» **INSTRUCTIONS TO FOLLOW**:
Copy every line of the material below word for word.

» **RAW DATA**:
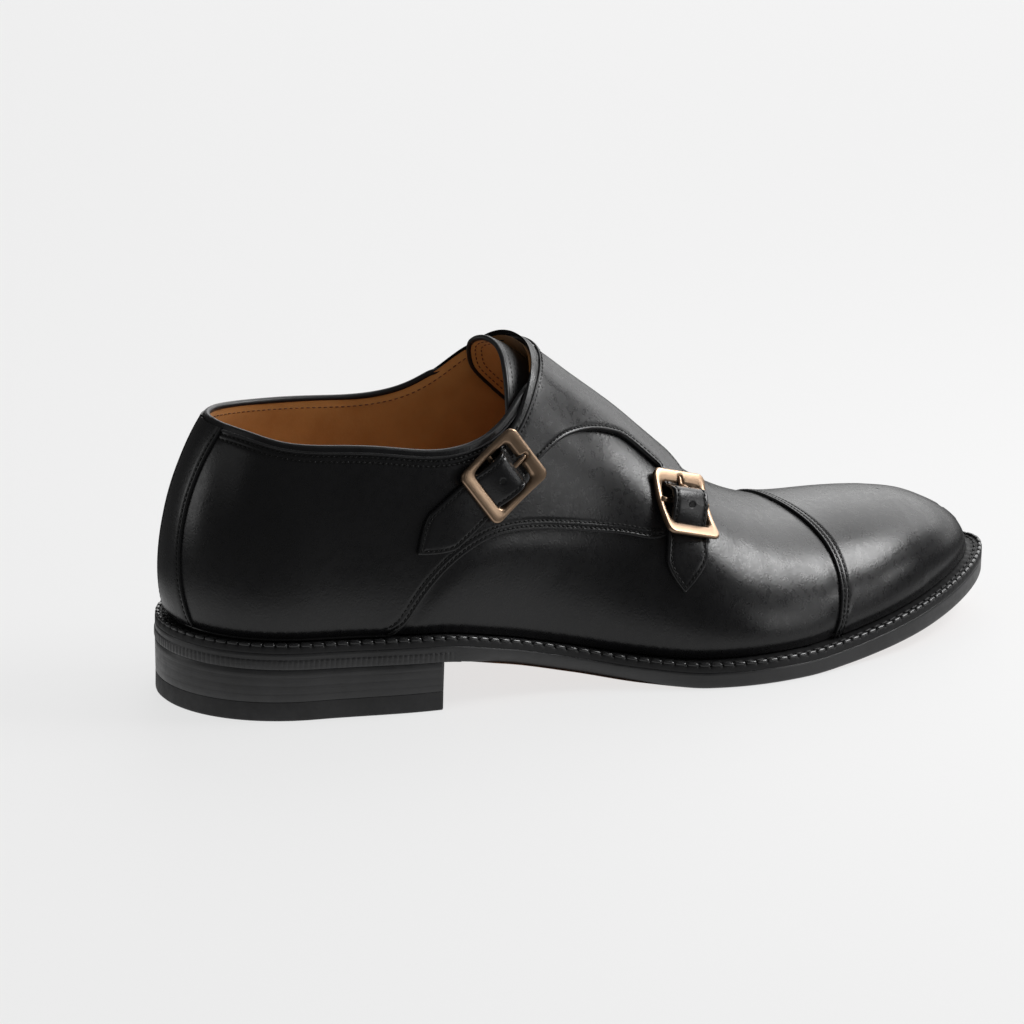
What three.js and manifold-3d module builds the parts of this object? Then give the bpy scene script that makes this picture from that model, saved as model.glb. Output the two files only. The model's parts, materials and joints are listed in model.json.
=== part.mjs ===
// A men's cap-toe double monk strap shoe for the right foot.
// Millimetres, +Z up. While it is being shaped, X runs from the back of the heel
// to the toe tip, +Y is the inner (medial) side and Z = 0 is the ground.
// At the end the whole shoe is moved so that its origin is the centre of its footprint.
import * as THREE from 'three';
import { mergeVertices } from 'three/addons/utils/BufferGeometryUtils.js';
import Module from 'manifold-3d';

const wasm = await Module();
wasm.setup();

// ---- driving sizes ---------------------------------------------------------

const LENGTH = 303.5;          // outsole, back of heel to toe tip
const HEEL_ROUND = 37;         // length of the round end at the heel
const TOE_ROUND = 66;          // length of the round end at the toe
const GAP = 0.3;               // between pieces that touch

const SOLE_THICK = 5.3;        // leather outsole
const WELT_THICK = 2.6;
const WELT_TOP = SOLE_THICK + GAP + WELT_THICK;   // above the underside of the sole
const WELT_UNDER_UPPER = 4;    // how far the welt reaches in under the upper
const EDGE_ROUND = 0.7;        // softened edges of sole and heel

const HEEL_BREAST = 78;        // front face of the heel, from the back
const TOP_PIECE_THICK = 6.5;   // rubber piece that the heel stands on

const WALL = 2.2;              // upper leather and lining together
const INSOLE_ABOVE_WELT = 2.2;
const INSOLE_CLEAR = 0.6;

const CAP_THICK = 1.1;         // toe cap and back strip, proud of the upper
const CAP_ABOVE = 0.45;        // their underside above the form's surface
const TONGUE_THICK = 1.6;
const TONGUE_BELOW = 3.4;      // top face of the tongue below the form's surface
const STRAP_THICK = 1.6;
const STRAP_ABOVE = 0.5;       // underside of the straps above the form's surface

// Buckle frame: outer size, widths of its side and end bars, and its underside above the form.
const FRAME = { across: 21.4, along: 24.4, side: 2.5, end: 4.8, thick: 1.8, corner: 2.4, above: 2.5 };
const FRAME_BEVEL = 0.4;
const WINDOW_CORNER = 1.6;
const NOTCH = { half: 1.3, deep: 2.4 };           // seat of the prong in the upper end bar
const BAR_RADIUS = 0.9;
const BAR_ABOVE = 2.5;         // centre bar above the form's surface
const HUMP = { rise: 4.4, half: 8.6 };            // the strap climbs over the centre bar
// Rings round the centre bar: leather tab that holds the buckle, and the prong's eye and shaft.
const TAB = { half: 6, inside: 1.2, outside: 1.95, leg: 4.5, slotHalf: 1.1 };
const PRONG = { half: 0.65, inside: 1.2, outside: 1.95, thick: 1.2, above: 3.8, reach: 9.1 };
const STRAP_SLOT = { from: -7, to: -0.9, half: 1.1 };   // the hole that the prong comes up through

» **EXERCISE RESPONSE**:
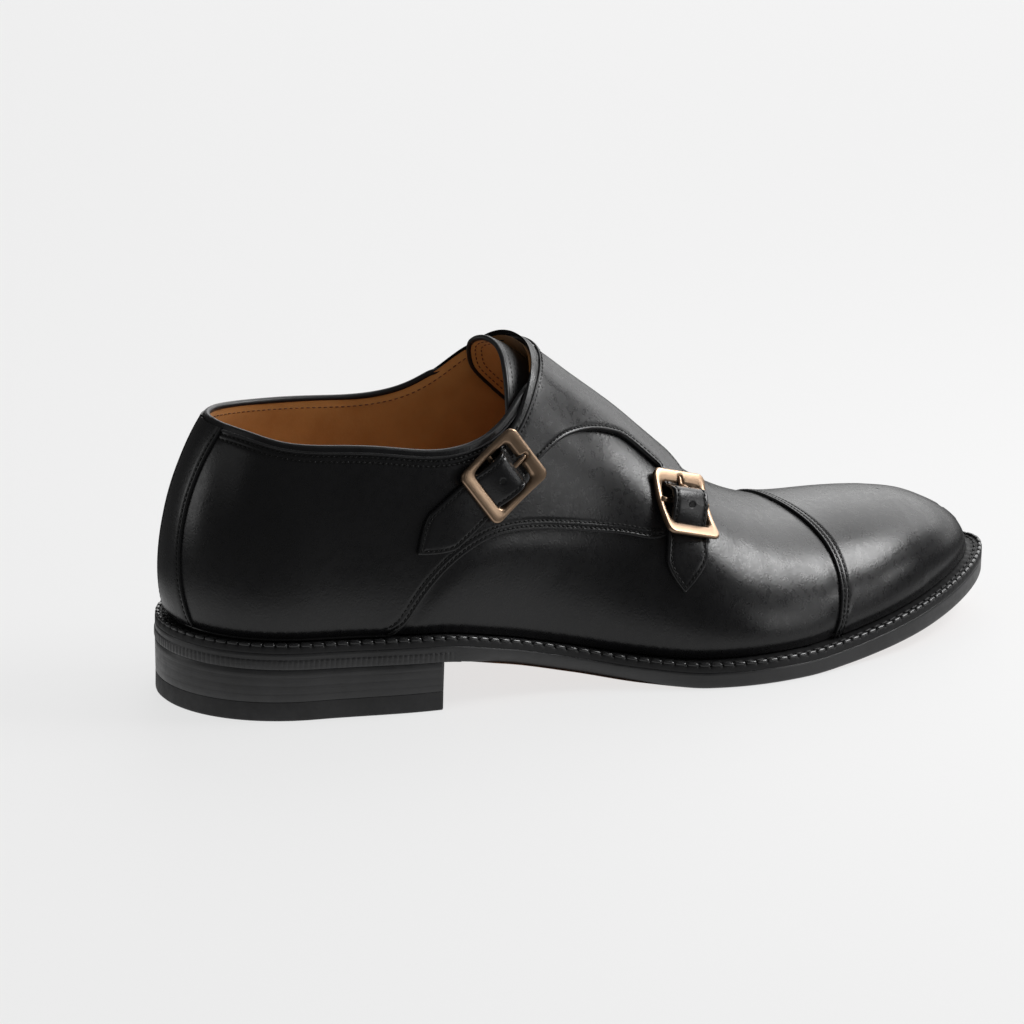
What three.js and manifold-3d module builds the parts of this object? Then give the bpy scene script that makes this picture from that model, saved as model.glb. Output the two files only. The model's parts, materials and joints are listed in model.json.
=== part.mjs ===
// A men's cap-toe double monk strap shoe for the right foot.
// Millimetres, +Z up. While it is being shaped, X runs from the back of the heel
// to the toe tip, +Y is the inner (medial) side and Z = 0 is the ground.
// At the end the whole shoe is moved so that its origin is the centre of its footprint.
import * as THREE from 'three';
import { mergeVertices } from 'three/addons/utils/BufferGeometryUtils.js';
import Module from 'manifold-3d';

const wasm = await Module();
wasm.setup();

// ---- driving sizes ---------------------------------------------------------

const LENGTH = 303.5;          // outsole, back of heel to toe tip
const HEEL_ROUND = 37;         // length of the round end at the heel
const TOE_ROUND = 66;          // length of the round end at the toe
const GAP = 0.3;               // between pieces that touch

const SOLE_THICK = 5.3;        // leather outsole
const WELT_THICK = 2.6;
const WELT_TOP = SOLE_THICK + GAP + WELT_THICK;   // above the underside of the sole
const WELT_UNDER_UPPER = 4;    // how far the welt reaches in under the upper
const EDGE_ROUND = 0.7;        // softened edges of sole and heel

const HEEL_BREAST = 78;        // front face of the heel, from the back
const TOP_PIECE_THICK = 6.5;   // rubber piece that the heel stands on

const WALL = 2.2;              // upper leather and lining together
const INSOLE_ABOVE_WELT = 2.2;
const INSOLE_CLEAR = 0.6;

const CAP_THICK = 1.1;         // toe cap and back strip, proud of the upper
const CAP_ABOVE = 0.45;        // their underside above the form's surface
const TONGUE_THICK = 1.6;
const TONGUE_BELOW = 3.4;      // top face of the tongue below the form's surface
const STRAP_THICK = 1.6;
const STRAP_ABOVE = 0.5;       // underside of the straps above the form's surface

// Buckle frame: outer size, widths of its side and end bars, and its underside above the form.
const FRAME = { across: 21.4, along: 24.4, side: 2.5, end: 4.8, thick: 1.8, corner: 2.4, above: 2.5 };
const FRAME_BEVEL = 0.4;
const WINDOW_CORNER = 1.6;
const NOTCH = { half: 1.3, deep: 2.4 };           // seat of the prong in the upper end bar
const BAR_RADIUS = 0.9;
const BAR_ABOVE = 2.5;         // centre bar above the form's surface
const HUMP = { rise: 4.4, half: 8.6 };            // the strap climbs over the centre bar
// Rings round the centre bar: leather tab that holds the buckle, and the prong's eye and shaft.
const TAB = { half: 6, inside: 1.2, outside: 1.95, leg: 4.5, slotHalf: 1.1 };
const PRONG = { half: 0.65, inside: 1.2, outside: 1.95, thick: 1.2, above: 3.8, reach: 9.1 };
const STRAP_SLOT = { from: -7, to: -0.9, half: 1.1 };   // the hole that the prong comes up through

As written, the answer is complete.